A national body set up to grow the UK student co-operative housing movement, Student Co-op Homes aims to create affordable, higher quality housing for students in higher education.
“Today, students face increasing pressure, debt and mental health challenges,” says Student Co‑op Homes (SCH) Director Scott Jennings. “Student housing co‑ops are a solution that can break the cycle of high‑cost, poor‑quality private rents that drive up debt and exacerbate poor health.”
Student Co-op Homes was formed in 2018 to support existing and start‑up student housing co‑ops in the UK and drive the creation of more not-for-profit homes that students manage and maintain.
Student housing co-ops are community style homes where everyone collaborates for their mutual benefit. The rent students pay is invested in buildings, students and local communities – so ultimately the promotion of the co‑operative movement and ethos is put into practice.
Living in a housing co-op teaches young people how to manage properties, take care of their finances and work collaboratively. It builds confidence, instils important life skills and introduces the next generation to co-operative principles and practices.
SCH was founded by founders of new-start and existing established student housing co-ops who identified the need for a central body to help acquire properties for co-ops like theirs.
“We saw that the centralisation of ownership by one entity would give us the leverage to help grow a sustainable student housing co-op movement,” says Scott.
“We looked at NASCO Properties in North America who acquire properties and lease them to member student housing co-ops – and we thought that model could work here.” So Scott and his fellow student housing co-op members set about forming a national body. With the backing of Co-operatives UK, Student Co-op Homes came into being.
With several start-up student housing co-ops in different parts of the country in need of houses, SCH’s first task was to raise finance to buy property – so it launched a community share offer.
To prepare for the offer, SCH received support from The Hive, the co-op business support programme delivered by Co-operatives UK in partnership with The Co-operative Bank.
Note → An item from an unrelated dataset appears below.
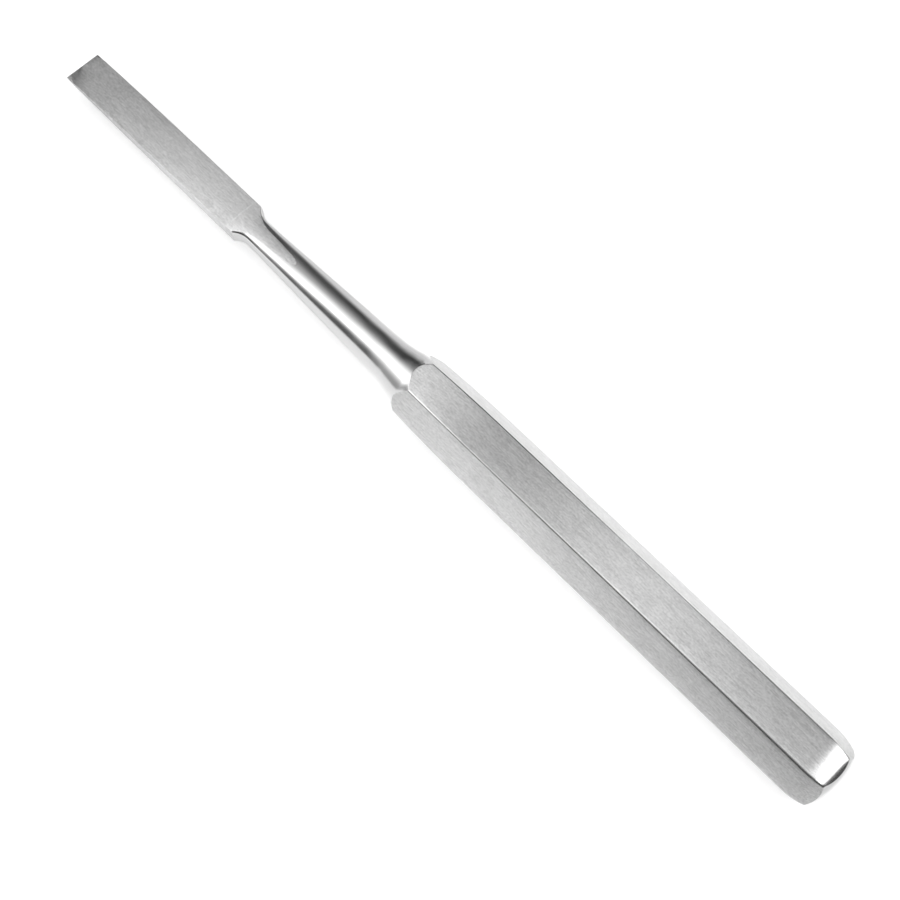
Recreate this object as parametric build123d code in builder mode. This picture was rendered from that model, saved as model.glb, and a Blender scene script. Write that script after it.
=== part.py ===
from build123d import *
import math
import os

# Osteotome with a hexagonal handle, one piece of stainless steel.
# Frame: the instrument lies on one flat of its handle. +Z is up, +X runs along
# the instrument towards the cutting edge, and the origin is below the middle of
# the overall length, on the surface that the handle lies on. Millimetres.

# ---------------------------------------------------------------- dimensions
overall_length = 205.0        # striking end to cutting edge

across_flats = 13.0           # hexagonal handle, flat to flat
handle_roll_in = 0.55         # how far each flat falls off where the neck begins
roll_in_length = 21.0         # length of that fall-off
roll_in_x = -20.0             # where it begins

end_roll_length = 5.9         # length over which the flats fall off at the striking end
end_roll_drop = 1.50          # how far they would fall at the very end

blade_length = 53.9           # cutting edge to shoulders
blade_width_edge = 8.25       # at the cutting edge
blade_width_root = 8.00       # at the shoulders
edge_land = 0.08              # thickness of the cutting edge itself

# half thickness of the blade against the distance from the cutting edge
blade_section = [(2.5, 0.40), (6.0, 0.70), (12.0, 1.02), (18.8, 1.27),
                 (30.8, 1.585), (42.0, 1.745)]
root_half_thickness = 1.835   # just ahead of the shoulders
root_x = 50.2
# The neck is flatter above and below than at its sides: half height against x.
# The first points lie clear of the flare, so only the rest shapes the neck.
neck_flat = [(4.5, 6.20), (9.0, 4.95), (12.0, 4.42), (15.0, 4.09), (18.0, 3.88),
             (22.2, 3.63), (26.5, 3.33), (31.0, 3.02), (37.5, 2.62), (42.0, 2.33),
             (44.0, 2.22), (46.5, 2.08)]

neck_radius = 2.95            # thinnest point, just behind the shoulders
shoulder_radius = 4.28        # concave radius of the shoulders
ridge_radius = 0.20           # the handle's six long ridges are lightly broken
# radius of the round neck against x, from the thin end to the flare
neck_profile = [(39.3, 3.09), (30.6, 3.49), (22.2, 3.89), (13.8, 4.25),
                (9.7, 4.45), (7.1, 4.70), (4.7, 5.06), (2.0, 5.55),
                (-0.1, 6.05), (-1.5, 6.50), (-2.9, 7.08), (-4.2, 7.75)]
flare_top = (-5.2, 8.35)      # the flare leaves the hexagon before this

# striking end: distance from the end against radius, a shallow dome with a
# quickly falling rim
dome_profile = [(0.13, 2.2), (0.56, 4.4), (1.03, 5.60), (1.46, 6.26), (2.12, 6.92)]
dome_rim = (3.6, 8.35)

# ------------------------------------------------------------ derived values
tip_x = overall_length / 2
butt_x = -overall_length / 2
shoulder_x = tip_x - blade_length
half_flat = across_flats / 2
axis_z = half_flat            # the axis lies half a hexagon above the surface
thin_x = shoulder_x - 3.2     # the shoulder's concave arc starts here
envelope_radius = dome_rim[1]


def plane_at(angle):
    """Plane through the axis, its local x along the instrument, its local y
    turned from vertical by the angle about the axis."""
    a = math.radians(angle)
    return Plane(origin=(0, 0, axis_z), x_dir=(1, 0, 0),
                 z_dir=(0, -math.cos(a), -math.sin(a)))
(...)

The Hive’s support came in the form of expert help from Community Shares Practitioner Dave Boyle. “Dave drafted the community share offer document and went through the legals for us, it was invaluable support,” says Scott.
The result: the share offer raised £308,875 in investment and SCH now has some 160 supporter members in addition to its founding student housing co-op members.
With the capital raised from the share offer, SCH was able to buy a new student home in Nottingham. “We have four people in that house. The plan is to re-mortgage it later then buy a new property. We are in a good place,” says Scott.
“Due to the success of the share issue – which raised our profile – we are currently working with another progressive organisation that has a large 30-40 bed property and wants to lease it to use.”
Scott believes the offer would not have been a success without The Hive’s support. “It provided the essential expertise that gave us a high-quality share offer document. That’s something our co-op alone would not have been able to produce.
“We were a unique proposition – there’s never been a community share offer that’s been so nationally based and we were the first student one. We were something unique and so those hours of support were essential to show that yes, we were different to what was out there, but we were also a good investment.
“Without Dave’s input, courtesy of The Hive, the share issue wouldn’t have been at the same level and we wouldn’t have got this far.”